#### Dataset content
+ + + + +
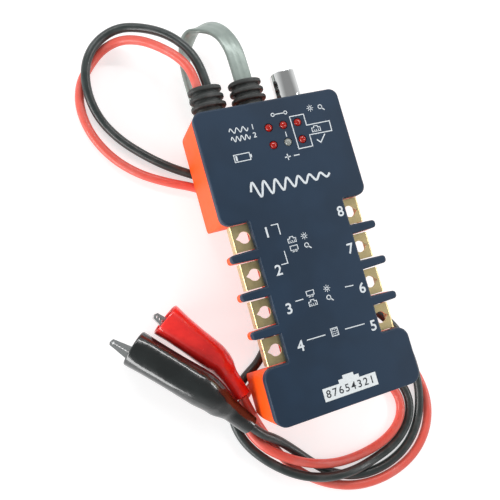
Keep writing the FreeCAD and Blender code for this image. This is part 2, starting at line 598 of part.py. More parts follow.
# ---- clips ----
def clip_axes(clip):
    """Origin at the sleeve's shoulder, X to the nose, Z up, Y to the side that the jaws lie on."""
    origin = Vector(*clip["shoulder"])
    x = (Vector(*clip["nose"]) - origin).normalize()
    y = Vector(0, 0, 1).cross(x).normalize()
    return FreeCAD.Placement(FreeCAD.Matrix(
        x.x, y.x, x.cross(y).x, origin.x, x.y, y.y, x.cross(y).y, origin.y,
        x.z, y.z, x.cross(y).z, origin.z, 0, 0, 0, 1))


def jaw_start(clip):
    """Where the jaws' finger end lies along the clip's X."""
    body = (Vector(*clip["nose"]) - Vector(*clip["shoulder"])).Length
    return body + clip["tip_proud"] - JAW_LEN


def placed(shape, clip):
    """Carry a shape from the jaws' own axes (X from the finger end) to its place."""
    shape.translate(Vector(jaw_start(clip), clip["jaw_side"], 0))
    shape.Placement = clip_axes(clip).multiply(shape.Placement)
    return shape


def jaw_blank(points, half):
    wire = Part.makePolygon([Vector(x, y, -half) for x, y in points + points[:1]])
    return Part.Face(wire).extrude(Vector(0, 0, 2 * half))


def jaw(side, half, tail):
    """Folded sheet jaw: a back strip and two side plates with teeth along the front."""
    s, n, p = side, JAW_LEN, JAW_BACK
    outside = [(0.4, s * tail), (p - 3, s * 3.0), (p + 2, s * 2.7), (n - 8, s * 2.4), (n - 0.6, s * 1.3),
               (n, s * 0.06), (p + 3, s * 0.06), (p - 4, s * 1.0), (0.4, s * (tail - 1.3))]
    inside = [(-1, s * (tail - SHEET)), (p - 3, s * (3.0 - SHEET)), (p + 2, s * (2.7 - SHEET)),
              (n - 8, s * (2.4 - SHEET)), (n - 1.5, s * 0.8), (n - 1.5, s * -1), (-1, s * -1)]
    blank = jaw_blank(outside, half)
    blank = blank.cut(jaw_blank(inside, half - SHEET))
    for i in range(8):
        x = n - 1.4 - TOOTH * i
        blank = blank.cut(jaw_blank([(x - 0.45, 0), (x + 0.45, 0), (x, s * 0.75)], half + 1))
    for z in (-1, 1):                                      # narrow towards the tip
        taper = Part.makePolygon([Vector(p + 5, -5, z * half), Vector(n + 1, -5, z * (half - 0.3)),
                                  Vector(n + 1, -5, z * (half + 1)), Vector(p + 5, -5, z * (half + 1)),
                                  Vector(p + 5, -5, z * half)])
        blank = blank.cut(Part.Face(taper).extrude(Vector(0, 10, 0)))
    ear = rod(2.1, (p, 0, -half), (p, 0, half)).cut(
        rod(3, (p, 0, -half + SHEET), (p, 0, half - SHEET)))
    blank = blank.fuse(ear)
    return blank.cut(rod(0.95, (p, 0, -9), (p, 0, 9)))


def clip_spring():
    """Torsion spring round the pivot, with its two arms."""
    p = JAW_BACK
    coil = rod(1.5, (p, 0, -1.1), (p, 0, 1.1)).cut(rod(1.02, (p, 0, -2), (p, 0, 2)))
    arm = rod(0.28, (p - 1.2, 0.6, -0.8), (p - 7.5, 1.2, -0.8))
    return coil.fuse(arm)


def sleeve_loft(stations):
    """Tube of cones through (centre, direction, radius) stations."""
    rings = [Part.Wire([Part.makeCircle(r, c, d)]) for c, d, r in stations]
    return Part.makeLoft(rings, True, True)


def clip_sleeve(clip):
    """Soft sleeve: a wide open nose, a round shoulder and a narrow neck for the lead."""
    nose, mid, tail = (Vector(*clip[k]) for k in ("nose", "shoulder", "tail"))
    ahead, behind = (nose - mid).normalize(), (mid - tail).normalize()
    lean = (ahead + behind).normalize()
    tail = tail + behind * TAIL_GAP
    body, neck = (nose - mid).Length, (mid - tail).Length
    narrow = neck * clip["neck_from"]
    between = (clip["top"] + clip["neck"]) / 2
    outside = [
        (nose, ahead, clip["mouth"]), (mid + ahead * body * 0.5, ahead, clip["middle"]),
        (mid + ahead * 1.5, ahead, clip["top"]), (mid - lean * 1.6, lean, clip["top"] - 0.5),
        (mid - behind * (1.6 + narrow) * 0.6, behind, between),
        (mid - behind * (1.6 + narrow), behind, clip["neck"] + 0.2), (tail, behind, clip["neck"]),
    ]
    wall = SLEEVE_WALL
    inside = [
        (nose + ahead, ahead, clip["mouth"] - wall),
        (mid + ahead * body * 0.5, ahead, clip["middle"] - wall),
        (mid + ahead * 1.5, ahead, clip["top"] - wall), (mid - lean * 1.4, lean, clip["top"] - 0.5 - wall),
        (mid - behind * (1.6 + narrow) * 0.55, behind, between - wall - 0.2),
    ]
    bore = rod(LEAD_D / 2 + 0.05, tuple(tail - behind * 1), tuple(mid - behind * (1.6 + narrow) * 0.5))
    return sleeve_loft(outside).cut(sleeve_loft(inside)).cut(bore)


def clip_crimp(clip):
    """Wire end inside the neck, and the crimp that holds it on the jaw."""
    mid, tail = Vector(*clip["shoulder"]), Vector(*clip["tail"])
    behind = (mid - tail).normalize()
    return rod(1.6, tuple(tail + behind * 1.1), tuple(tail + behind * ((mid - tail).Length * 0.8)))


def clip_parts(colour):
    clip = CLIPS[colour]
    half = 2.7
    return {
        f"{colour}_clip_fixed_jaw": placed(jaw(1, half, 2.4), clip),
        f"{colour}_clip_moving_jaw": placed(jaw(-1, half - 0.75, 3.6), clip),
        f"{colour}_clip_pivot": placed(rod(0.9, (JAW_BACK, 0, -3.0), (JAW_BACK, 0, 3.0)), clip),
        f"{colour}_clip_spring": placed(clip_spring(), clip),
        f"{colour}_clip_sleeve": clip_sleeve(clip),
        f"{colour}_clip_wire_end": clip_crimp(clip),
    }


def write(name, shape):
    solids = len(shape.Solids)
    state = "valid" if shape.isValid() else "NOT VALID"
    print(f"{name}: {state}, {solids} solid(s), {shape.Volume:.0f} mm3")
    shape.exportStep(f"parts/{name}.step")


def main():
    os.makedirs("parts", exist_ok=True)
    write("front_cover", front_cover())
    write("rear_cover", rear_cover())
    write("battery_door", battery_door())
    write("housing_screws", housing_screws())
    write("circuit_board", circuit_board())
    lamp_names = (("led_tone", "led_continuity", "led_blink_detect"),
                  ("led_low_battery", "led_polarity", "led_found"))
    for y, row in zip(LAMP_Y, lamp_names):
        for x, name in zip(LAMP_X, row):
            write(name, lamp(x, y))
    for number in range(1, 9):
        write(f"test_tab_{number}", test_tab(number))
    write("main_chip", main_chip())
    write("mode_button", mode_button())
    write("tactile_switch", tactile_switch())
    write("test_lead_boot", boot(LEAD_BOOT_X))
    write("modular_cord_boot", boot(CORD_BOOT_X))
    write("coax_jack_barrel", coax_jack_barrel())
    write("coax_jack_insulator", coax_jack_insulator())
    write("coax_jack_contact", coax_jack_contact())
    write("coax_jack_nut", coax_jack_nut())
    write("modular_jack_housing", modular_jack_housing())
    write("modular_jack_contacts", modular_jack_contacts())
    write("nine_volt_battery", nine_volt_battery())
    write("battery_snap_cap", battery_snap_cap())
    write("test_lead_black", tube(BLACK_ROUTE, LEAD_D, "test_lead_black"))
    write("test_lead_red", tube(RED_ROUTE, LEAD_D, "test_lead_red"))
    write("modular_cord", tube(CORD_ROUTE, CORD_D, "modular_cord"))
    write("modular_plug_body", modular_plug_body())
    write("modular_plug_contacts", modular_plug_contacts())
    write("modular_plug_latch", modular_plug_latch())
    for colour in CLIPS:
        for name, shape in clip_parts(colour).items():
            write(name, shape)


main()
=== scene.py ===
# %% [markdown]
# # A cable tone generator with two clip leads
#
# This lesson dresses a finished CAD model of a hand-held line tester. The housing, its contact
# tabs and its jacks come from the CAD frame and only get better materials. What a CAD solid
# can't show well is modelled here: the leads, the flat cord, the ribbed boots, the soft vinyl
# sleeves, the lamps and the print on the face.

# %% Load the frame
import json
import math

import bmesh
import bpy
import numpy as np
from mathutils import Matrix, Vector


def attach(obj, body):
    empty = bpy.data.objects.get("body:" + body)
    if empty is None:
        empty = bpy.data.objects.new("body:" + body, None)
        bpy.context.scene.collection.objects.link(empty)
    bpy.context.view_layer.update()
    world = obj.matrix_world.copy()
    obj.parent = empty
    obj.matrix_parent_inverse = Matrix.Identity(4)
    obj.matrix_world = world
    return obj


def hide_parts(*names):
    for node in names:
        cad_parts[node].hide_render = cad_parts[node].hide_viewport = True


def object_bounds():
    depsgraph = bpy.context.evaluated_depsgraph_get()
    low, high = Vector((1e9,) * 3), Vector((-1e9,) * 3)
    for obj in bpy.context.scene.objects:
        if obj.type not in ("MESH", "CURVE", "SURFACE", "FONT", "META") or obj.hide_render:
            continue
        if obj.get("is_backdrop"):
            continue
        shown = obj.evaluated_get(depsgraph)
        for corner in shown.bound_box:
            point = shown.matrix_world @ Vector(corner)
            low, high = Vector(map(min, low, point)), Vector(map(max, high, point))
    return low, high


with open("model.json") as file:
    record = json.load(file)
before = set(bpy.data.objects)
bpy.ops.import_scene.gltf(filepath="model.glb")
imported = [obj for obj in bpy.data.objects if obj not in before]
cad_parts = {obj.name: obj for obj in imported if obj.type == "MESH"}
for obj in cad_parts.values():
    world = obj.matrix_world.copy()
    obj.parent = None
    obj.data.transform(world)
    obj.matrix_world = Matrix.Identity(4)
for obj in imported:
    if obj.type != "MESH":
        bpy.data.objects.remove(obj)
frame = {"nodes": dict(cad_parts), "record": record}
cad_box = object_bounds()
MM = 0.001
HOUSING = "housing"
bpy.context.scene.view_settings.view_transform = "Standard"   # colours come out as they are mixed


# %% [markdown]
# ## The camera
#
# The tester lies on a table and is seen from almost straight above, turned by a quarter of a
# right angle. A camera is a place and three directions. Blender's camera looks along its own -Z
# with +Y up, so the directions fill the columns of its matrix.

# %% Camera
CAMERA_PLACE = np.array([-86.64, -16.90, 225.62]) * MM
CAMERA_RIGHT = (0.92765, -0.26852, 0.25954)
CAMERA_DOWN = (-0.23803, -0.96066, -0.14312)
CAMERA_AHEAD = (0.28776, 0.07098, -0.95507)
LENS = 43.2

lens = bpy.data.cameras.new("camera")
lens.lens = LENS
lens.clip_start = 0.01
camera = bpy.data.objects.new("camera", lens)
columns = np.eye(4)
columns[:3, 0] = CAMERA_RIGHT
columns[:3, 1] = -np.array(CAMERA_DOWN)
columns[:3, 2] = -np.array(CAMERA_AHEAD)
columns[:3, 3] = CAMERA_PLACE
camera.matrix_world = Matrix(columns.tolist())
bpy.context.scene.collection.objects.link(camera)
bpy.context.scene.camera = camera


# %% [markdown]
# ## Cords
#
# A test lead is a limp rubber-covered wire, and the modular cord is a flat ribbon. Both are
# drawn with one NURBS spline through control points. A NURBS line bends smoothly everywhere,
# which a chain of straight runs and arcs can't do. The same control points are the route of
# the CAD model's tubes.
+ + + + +
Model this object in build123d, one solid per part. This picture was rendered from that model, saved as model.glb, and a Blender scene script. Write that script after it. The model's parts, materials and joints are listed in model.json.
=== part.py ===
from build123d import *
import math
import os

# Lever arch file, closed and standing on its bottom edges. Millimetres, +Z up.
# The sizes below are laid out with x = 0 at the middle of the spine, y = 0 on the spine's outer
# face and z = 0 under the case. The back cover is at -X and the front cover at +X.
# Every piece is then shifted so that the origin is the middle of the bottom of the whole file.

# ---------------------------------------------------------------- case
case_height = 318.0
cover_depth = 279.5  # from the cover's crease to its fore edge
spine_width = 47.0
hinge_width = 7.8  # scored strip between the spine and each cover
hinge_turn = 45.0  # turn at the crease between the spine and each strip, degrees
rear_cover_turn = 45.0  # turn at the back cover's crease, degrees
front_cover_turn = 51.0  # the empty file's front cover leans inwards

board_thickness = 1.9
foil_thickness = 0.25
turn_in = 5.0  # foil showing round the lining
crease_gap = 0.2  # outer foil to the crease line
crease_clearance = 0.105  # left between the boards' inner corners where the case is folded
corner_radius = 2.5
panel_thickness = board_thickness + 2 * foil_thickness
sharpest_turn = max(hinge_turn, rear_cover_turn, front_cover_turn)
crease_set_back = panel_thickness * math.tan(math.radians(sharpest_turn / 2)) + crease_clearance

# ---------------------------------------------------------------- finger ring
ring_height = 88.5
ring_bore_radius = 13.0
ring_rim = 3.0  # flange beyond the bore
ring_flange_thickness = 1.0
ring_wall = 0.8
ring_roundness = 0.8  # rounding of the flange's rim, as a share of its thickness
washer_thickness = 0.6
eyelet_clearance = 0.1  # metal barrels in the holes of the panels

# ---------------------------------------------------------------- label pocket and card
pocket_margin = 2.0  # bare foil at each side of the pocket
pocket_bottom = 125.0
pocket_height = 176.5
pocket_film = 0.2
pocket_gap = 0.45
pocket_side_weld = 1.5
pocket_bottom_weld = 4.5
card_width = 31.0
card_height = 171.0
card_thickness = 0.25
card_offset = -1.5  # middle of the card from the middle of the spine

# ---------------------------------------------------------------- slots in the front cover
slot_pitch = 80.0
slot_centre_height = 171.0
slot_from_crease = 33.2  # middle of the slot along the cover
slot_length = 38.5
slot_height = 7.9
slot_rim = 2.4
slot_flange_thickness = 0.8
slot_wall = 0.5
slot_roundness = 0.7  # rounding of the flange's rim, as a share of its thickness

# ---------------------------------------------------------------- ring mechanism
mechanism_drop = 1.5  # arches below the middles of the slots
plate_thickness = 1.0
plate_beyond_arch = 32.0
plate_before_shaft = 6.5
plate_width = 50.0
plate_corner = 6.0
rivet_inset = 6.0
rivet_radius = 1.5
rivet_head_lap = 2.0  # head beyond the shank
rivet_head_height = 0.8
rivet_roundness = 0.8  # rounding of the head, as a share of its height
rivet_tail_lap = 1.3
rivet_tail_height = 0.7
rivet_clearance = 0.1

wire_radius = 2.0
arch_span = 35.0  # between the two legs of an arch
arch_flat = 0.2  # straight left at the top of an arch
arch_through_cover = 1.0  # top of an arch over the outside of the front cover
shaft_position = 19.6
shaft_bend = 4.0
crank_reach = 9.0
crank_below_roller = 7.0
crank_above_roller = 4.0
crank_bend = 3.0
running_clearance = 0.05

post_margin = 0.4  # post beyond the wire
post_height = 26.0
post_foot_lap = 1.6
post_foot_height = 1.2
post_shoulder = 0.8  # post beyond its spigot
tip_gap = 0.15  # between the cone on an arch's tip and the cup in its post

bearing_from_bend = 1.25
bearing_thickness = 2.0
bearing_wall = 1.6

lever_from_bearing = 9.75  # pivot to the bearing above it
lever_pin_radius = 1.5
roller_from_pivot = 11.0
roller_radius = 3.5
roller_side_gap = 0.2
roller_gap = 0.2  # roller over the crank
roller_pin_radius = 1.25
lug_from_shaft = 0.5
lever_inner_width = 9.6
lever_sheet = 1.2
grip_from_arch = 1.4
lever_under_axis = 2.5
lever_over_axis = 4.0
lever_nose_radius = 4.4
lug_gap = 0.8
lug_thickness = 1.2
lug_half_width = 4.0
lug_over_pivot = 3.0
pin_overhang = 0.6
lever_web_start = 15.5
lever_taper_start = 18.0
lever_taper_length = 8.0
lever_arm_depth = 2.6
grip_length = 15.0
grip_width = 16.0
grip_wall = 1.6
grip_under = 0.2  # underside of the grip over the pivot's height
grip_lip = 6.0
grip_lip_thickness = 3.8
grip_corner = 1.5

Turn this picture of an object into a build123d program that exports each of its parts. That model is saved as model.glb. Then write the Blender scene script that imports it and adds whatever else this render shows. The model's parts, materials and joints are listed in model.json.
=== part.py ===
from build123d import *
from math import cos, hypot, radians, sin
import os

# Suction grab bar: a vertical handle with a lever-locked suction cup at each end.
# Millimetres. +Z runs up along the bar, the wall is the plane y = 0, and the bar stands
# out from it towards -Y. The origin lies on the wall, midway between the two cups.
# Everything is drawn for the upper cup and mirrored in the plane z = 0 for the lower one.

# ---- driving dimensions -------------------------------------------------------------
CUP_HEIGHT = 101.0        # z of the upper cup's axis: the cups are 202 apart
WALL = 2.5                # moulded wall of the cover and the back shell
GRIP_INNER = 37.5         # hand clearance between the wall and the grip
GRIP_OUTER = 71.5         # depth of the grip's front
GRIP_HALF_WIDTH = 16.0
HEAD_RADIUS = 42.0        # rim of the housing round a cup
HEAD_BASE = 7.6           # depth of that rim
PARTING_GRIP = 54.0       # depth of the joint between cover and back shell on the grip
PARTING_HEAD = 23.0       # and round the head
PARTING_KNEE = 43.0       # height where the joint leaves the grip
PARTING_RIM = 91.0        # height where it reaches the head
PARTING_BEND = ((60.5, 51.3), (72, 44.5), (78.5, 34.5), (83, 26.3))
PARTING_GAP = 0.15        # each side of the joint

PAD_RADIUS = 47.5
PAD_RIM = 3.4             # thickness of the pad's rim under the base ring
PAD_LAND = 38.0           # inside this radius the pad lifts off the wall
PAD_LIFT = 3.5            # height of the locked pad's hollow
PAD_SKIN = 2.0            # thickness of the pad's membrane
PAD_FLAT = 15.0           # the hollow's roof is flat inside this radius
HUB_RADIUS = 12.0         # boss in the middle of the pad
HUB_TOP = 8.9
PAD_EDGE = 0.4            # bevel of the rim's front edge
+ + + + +
#### Task details
Both the line with "Keep writing the" and the line with "return Part.Face(wire).extrude(Vector(0, 0, 2" belong in the extract, along with every line between them; set down those lines exactly and only.

#### Exercise result
Keep writing the FreeCAD and Blender code for this image. This is part 2, starting at line 598 of part.py. More parts follow.
# ---- clips ----
def clip_axes(clip):
    """Origin at the sleeve's shoulder, X to the nose, Z up, Y to the side that the jaws lie on."""
    origin = Vector(*clip["shoulder"])
    x = (Vector(*clip["nose"]) - origin).normalize()
    y = Vector(0, 0, 1).cross(x).normalize()
    return FreeCAD.Placement(FreeCAD.Matrix(
        x.x, y.x, x.cross(y).x, origin.x, x.y, y.y, x.cross(y).y, origin.y,
        x.z, y.z, x.cross(y).z, origin.z, 0, 0, 0, 1))


def jaw_start(clip):
    """Where the jaws' finger end lies along the clip's X."""
    body = (Vector(*clip["nose"]) - Vector(*clip["shoulder"])).Length
    return body + clip["tip_proud"] - JAW_LEN


def placed(shape, clip):
    """Carry a shape from the jaws' own axes (X from the finger end) to its place."""
    shape.translate(Vector(jaw_start(clip), clip["jaw_side"], 0))
    shape.Placement = clip_axes(clip).multiply(shape.Placement)
    return shape


def jaw_blank(points, half):
    wire = Part.makePolygon([Vector(x, y, -half) for x, y in points + points[:1]])
    return Part.Face(wire).extrude(Vector(0, 0, 2 * half))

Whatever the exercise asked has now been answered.